Wilson (Armageddon, The Haunting, The Minus Man) is terrific as Roy, creating a character that feels absolutely fresh: cocky in thought, but not in attitude; laid-back, but not "cool"; somewhat deluded, but not stupid; kind-hearted, but not smarmy. Nobody's going to mistake this role for Oscar-bait, but it would be a crime to discount Wilson's exceptional performance merely because of its context. He makes magic out of an adequately amusing (but largely unremarkable) script, and he's not just aping someone else's style. It's safe to say that no other actor would have played Roy the same way. Chan complements Wilson's gracefully precise verbal gymnastics with equally graceful physicality. It's a joy to watch him move. Though known for his inventive and witty fighting style, Chan can make the simple act of scurrying up a scaffold play like an Astaire solo dance. Like Buster Keaton, he moves with an almost indescribable acrobatic fluidity that yields aesthetic pleasure on its own. And though he is not called upon to emote with any complexity or rigor, Chan's performance in dialogue scenes is funny and sweet, and loaded with the effortless charm of a genuine movie star.

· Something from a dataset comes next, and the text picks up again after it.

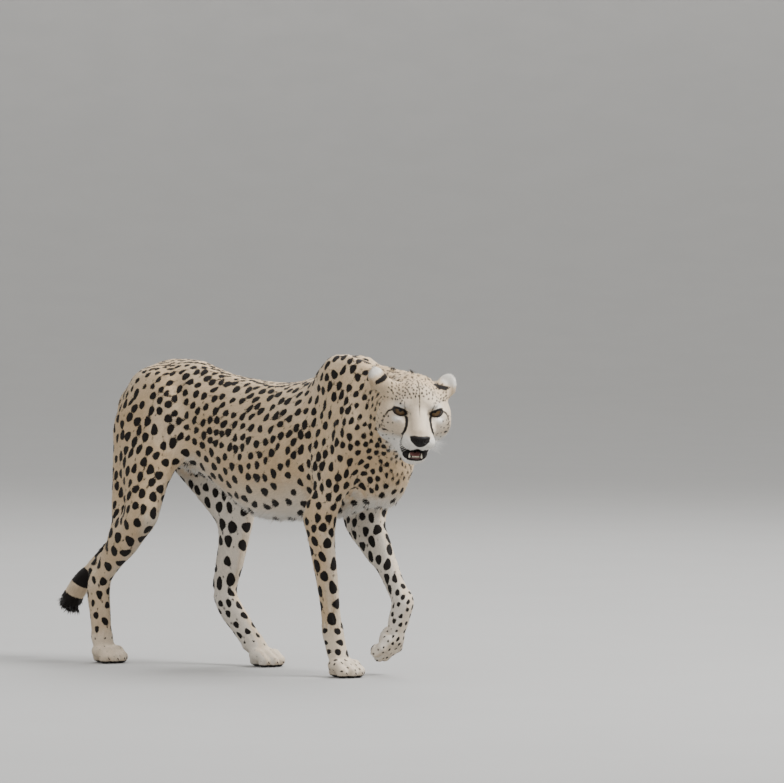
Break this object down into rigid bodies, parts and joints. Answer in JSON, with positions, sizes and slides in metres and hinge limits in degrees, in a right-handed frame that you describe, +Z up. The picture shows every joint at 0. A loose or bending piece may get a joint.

Though the supporting actors are all confined to narrow representations instead of characters to play, each brings more than adequate presence to his or her role. Instead of being fleshed-out, their characters are used more as iconic props with which the two leads must fight or otherwise interact. That having been said, both of the central villains (and one other bad guy) are all amusingly rendered, particularly the uber-lawman, Van Cleef (Xander Berkeley), whose facial expression and vocal tone never, ever stray from the one (and only one) of each he seems to have... and they spell t-o-u-g-h. As Princess Pei Pei, Lucy Liu is mostly called upon to affect a haughty (but slightly vulnerable) regal bearing, which she manages just fine. The other female character–the Native-American "wife" of Chong (don't ask!)–is deliberately enigmatic, but does snare our attention when necessary, because she's played by a drop-dead gorgeous actress named Brandon Merrill. The character has almost no dialogue, but her demeanor suggests that she possesses some vital knowledge that the other characters (and even the audience) are not privy to. If Eastwood's Man with No Name had been a woman on the periphery of Leone's stories, she'd be this gal. It's a clever touch, and one that I particularly enjoyed.

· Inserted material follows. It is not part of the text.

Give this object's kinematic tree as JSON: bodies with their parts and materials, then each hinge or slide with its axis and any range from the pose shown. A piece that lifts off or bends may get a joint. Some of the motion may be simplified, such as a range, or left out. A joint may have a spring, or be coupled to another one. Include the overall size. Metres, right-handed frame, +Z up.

First-time director Tom Dey acquits himself quite nicely from start to finish, assuredly staging everything from faux epic-grandeur (the opening sequence in China, the western exteriors) to goofball action (the train chase, the barroom brawl, the climactic battle) with enough style and dramatic edge to hold our interest, in spite of the somewhat lackluster story. In addition, he achieves an air of languid, low-key narrative progression that never really drags or feels ponderous. More remarkably, he manages–against tremendous odds–to establish and retain a rather delicate tone that balances cheerful and sweet without stumbling into the (for me, treacherous) terrain of terminally cute. Dey (via his camera) seems to love these characters and the actors who play them, lighting and framing them for maximum adorability. If Wilson manages to wriggle out of his character-actor cage and into leading man status because of this film, it will be due–in part–to Dey's ability to convey affection for his stars.
Though Shanghai Noon fails to achieve any measure of greatness, it does succeed as lightweight entertainment on its own terms. It's too much of a hodgepodge to qualify as any particular genre. Yes, it's a western... but mostly in terms of riffing on familiar iconography and mythical conventions than actually employing them. Yes, it's an action film... but the action feels more like off-handed (albeit fairly elaborate) punctuation, rather than the driving force behind the production. Yes, it's a comedy... but its gentle manner makes it the antithesis of what "comedy" means to most mainstream moviegoers today. This is not "Adam Sandler Saddles-Up", though the trailer apparently wants you to think so. Rather than serving up a handful of belly-laughs amid assumed-to-be-inherently-hilarious leering vulgarity, Shanghai Noon is content to supply a reasonably steady stream of warm chuckles and the occasional guffaw. For my money, it's a welcome change of pace, though it's only fair to note that not all of the humor works, and that there are probably the same number of clunky thuds as there are guffaws. Fortunately, those moments are few.
In general, Shanghai Noon is too insubstantial and unambitious to really suck you in or stake a claim on your consciousness. As memorable in bits and pieces as it is, it evaporates fairly quickly when the lights come up, though there is a lingering buzz from the sense of having been entertained. And there are additional small pleasures to be found and reflected upon, particularly for movie buffs. Western afficionados will easily recognize homages to earlier films, including (among others) The Good, the Bad, and the Ugly, How the West Was Won, and (most obviously) Butch Cassidy and the Sundance Kid. Such trivial treats may not be enough to make up for the absence of a truly compelling story, but they certainly help. Shanghai Noon is so light-hearted and ingratiatingly good-natured that it seems churlish to begrudge its wispiness, or to dismiss its successes simply because–with a better script–it might have been more. For maximum pleasure, think of it as a tasty snack... lacking the deep satisfaction and nutritional value of a lavish meal, but still pretty yummy in its junk-food trashiness, and just substantial enough to tide you over until you get another shot at the great stuff.